138 v Australia 1st Test June 1997, Edgbaston
Having been dismissed for a meagre 118, the Aussies were angry, England 50-3 and in a mini-crisis. In a breathtaking stand of 288 with Nasser Hussain (207), Graham Thorpe held off McGrath, Kasprowicz and Shane Warne in an astonishing display of daring and boldness. Warne, in particular, was given short shrift by the left-hander eager to prove his success in the preceding one-day internationals was no fluke. Thorpe, playing at his counter-attacking, unflappable best, struck 19 boundaries. Australia stuffed - the Ashes on their way to England? Perhaps not...
118 v Pakistan 1st Test November 2000, Lahore
In alien conditions, Thorpe produced a masterpiece of an innings. Having never played a test for England in Asia, the left-hander faced an enormous test against Surrey team-mate Saqlain Mushtaq. Fazed neither by reputations nor by the sub-continental heat and conditions, Thorpe pushed and poked his way to a vital hundred that secured England a very encouraging draw. With his place in the side also under question - he hadn't scored a fifty in three tests against the West Indies - Thorpe played his way into the record books. Uniquely amongst test hundreds, the knock contained just a solitary boundary, emphasising the batsman's chameleon qualities.
124 v South Africa 5th Test March 2003, The Oval
Having been absent from the national side for 14 months, Graham Thorpe returned for, in his own words “a second debut.” Like the first, it ended with a sumptuous hundred. How could the selectors ever have snubbed him in favour of Anthony McGrath and Ed Smith? In reply to South Africa’s daunting 483, England were 78-2 when Thorpe came out to a standing ovation from his home crowd. After initially grinding it out on the second evening, glorious strokeplay on the third morning followed, as Thorpe displayed his lavish library of cuts, drives, pulls and hooks while attacking Pollock and Ntini. The innings is rated by the man as his best, and it propelled England towards a sensational series-levelling victory.
113* v Sri Lanka 3rd Test March 2001, Colombo
In a super-tight series, Thorpe, and Thorpe alone, was the difference between the sides. With things level at 1-1 going into the decider at Kandy, the Surrey player enjoyed arguably the finest game of his test match career. Nothing could affect his cocoon-like concentration against the mighty Muralitharan. On a treacherous wicket, Thorpe's superb unbeaten 113 secured a psychologically vital 8 run lead for the visitors. Whether sweeping or tucking Murali behind the wicket, Thorpe was indestructible, England's rock. But his work was not yet done. In typical fashion, England very-nearly failed to gain the 74 needed for victory. Only one man passed 13, making an unbeaten 32 when all around him were losing their heads. No prizes for guessing who...

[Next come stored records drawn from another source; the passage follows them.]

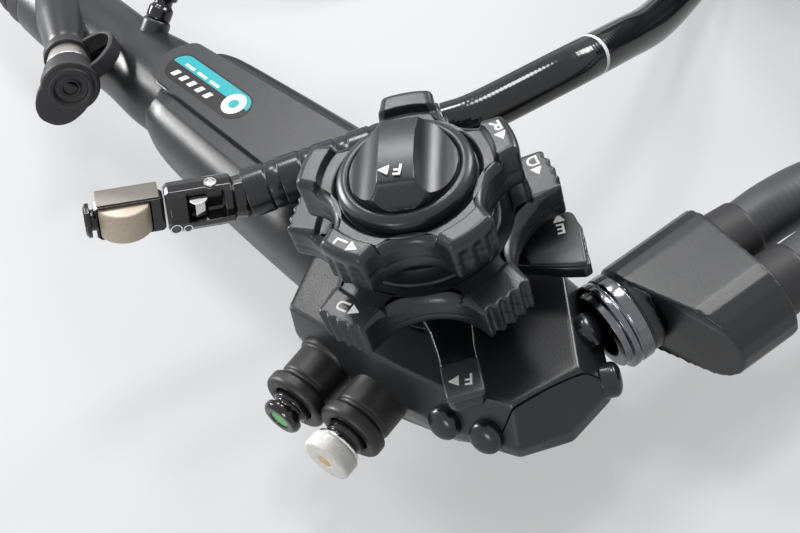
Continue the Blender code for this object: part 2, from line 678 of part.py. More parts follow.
def grip():
    # Each section: where it is, its half width, its lowest and its highest point
    sections = ((HEAD_LEFT - GAP, 20.0, 6.0, GRIP_TOP), (-45, 19.6, 5.5, GRIP_TOP),
                (-66, 18.5, 5.5, GRIP_TOP), (-90, 16.9, 6.5, GRIP_TOP),
                (-106, 15.5, 7.5, GRIP_TOP), (GRIP_END, 14.4, 8.2, GRIP_TOP - 0.8))
    rings = [grip_section(*section) for section in sections]
    node = finish("grip_shell", loft(rings), black_shell(), 30)
    outline = [(-34, -5.5), (-34, 17.5), (-56, 17.0), (-115.4, 13.6), (-118.9, 8.5), (-118.9, 4.0),
               (-116.4, -0.5), (-65, -1.8)]
    panel = prism(outline, PANEL_TOP - 1.5, PANEL_TOP)
    finish("grip_panel", panel, black_shell(), 30)
    return node


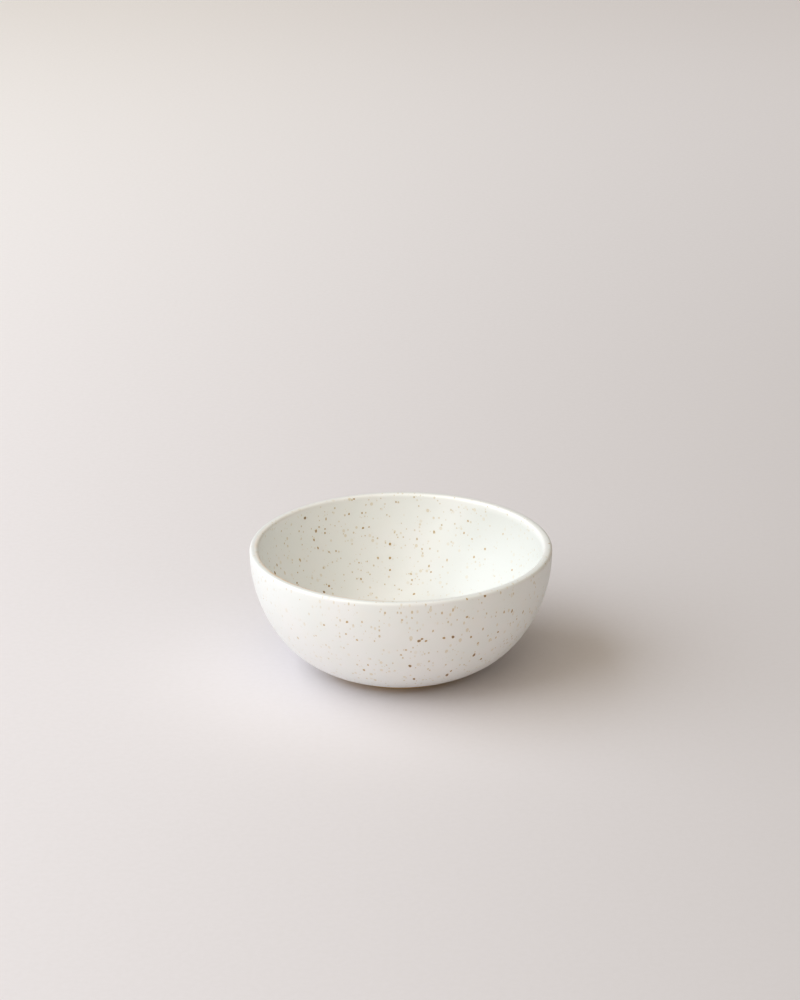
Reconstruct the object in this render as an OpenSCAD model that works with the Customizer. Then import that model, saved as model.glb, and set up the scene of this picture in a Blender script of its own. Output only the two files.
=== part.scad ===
// Small stoneware bowl: a fired clay body on a turned foot ring, under coats of satin glaze.
// The origin is the centre of the footprint, on the surface that the bowl stands on, and +Z is up.

/* [Bowl] */
// Outer diameter across the rim, glaze included
rim_d = 155; // [140:1:180]
// Height from the foot to the crest of the lip
bowl_h = 65; // [60:1:72]
// Width of the half-round lip, glaze included
lip_w = 4.7; // [3:0.1:6]

/* [Wall] */
// Radius of the belly, the low curve of the outside
belly_r = 49; // [46:0.5:52]
// How far the wall runs inwards for each unit that it drops, where the belly takes over
belly_lean_share = 0.75; // [0.55:0.05:0.85]
// Radius of the low curve inside the hollow
hollow_r = 36.5; // [33:0.5:39]
// Slope of the floor where the low curve ends
floor_slope_share = 0.076059; // [0.05:0.001:0.15]
// Thickness of the floor at its centre, glaze included
floor_t = 4.45; // [4:0.05:6]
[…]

119* v West Indies 3rd Test April 2004, Bridgetown
In a shambolic England batting display, reminiscent of the 1990s, on a dodgy pitch, Graham Thorpe stood out. And how. While all around him fell, Thorpe scored an undefeated 119 – 102 more than any other batsman in the innings – to inch England to 226, and a vital lead. On a pacey pitch, West Indies had been dismissed for 224, before their bowlers were transformed into the 80s dream team. Edwards, Collins, Collymore and Best’s mixture of short and skiddy bowling proved far too much, as England fell to 155-8. But the left-hander marshalled the tail exquisitely, while defending bravely and hooking balls off his nose. The 71 eeked for the last two wickets left the West Indies rueing missed opportunities and, above all, Thorpe. Psychologically battered, they were routed for 94 and subsided to an eight-wicket defeat.